A few half-orcs try to quell this little fire that burns in their hearts. It often requires a great deal of patience, self-control, and concentration; three things half-orcs are not usually synonymous with. Still, those that can overcome the urge to destroy are considered paragons of their race.

Still, there is nothing more exhilarating than disemboweling your enemies and wearing their guts for garters while proclaiming to the Gods (and anyone else within earshot), "I am a pretty little hate machine! Come at me bro!"


The Names! My Gods, The Names!
If there is one category where the half-orc might edge out a dwarf, it is in the name department. Their names are beyond badass. They are the stuff that heavy metal albums (and nightmares) are made of. Many instantly come with their own intimidation score.

The naming scheme is pretty simple. The first name is usually something harsh and guttural, mostly pronounced with the throat, that's chock full of hard consonants. The last name usually consists of a combination of a weapon, unpleasant action, or piece of the anatomy A few examples are...

Arkus Chainbreaker
Thrakkus Spinetaker
Korrog Bloodaxe
Kilgore Skullripper
Borkron Bonerend

See? Aren't those downright pleasant? But those are just the orcish sounding names. Thanks to human parentage, many half-orcs have downright average names like Vin Verrow, Marlow Greycastle, or Selina Marakos.

However, if you want to mix it up and show the influence of both cultures in their name, just mix and match as your see fit. Theon Chainbreaker is just as fitting as Korrog Longfellow. It all depends on what sort of life they led. If they were raised by orcs, they're going have orc names. If they were raised by humans, human names. And if both parents were in the picture, or if one was trying to honor the memory of the other, mix 'em up.

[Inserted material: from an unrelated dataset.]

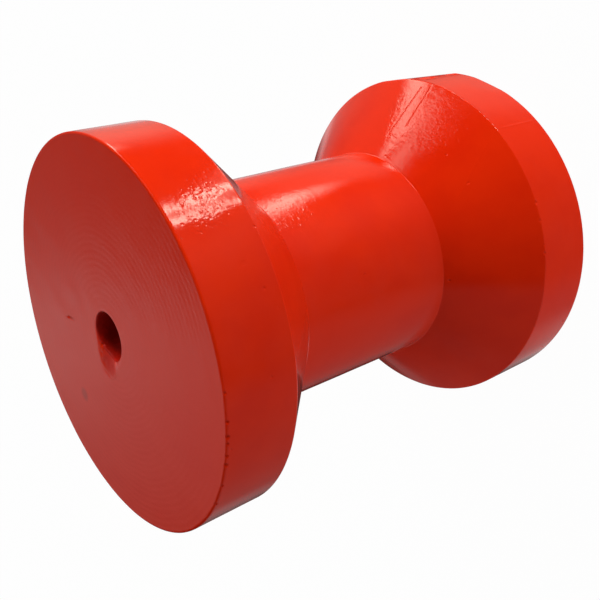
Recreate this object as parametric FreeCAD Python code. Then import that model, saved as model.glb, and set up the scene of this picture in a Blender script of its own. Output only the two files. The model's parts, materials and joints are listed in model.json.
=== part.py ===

Make Everything Attached To Them More Badass By Association
Anyone can play a half-orc barbarian or fighter. The race lends itself to those two distinctions pretty handily. Even the half-orc rogue is a common sight at the gaming table. However, sometimes a person gets it in their head to get a little weird with their tusked character, and the results are nothing if not spectacular.

Spellcasters of the half-orc variety are legendary, from the wizard who overcame the stereotype that all creatures with orcish blood are nothing but dumb brutes, to the cleric that proves themselves in the eyes of their Gods, to the sorcerer that can feel the arcane power of their blood singing to them. Half-orc spellcasters offer a variety of fun options, and the association to their race makes them even more profoundly cool because it is not what most would expect. Even the talented half-orc bard is a delightful option for those eager to play a skald, or something a little more refined.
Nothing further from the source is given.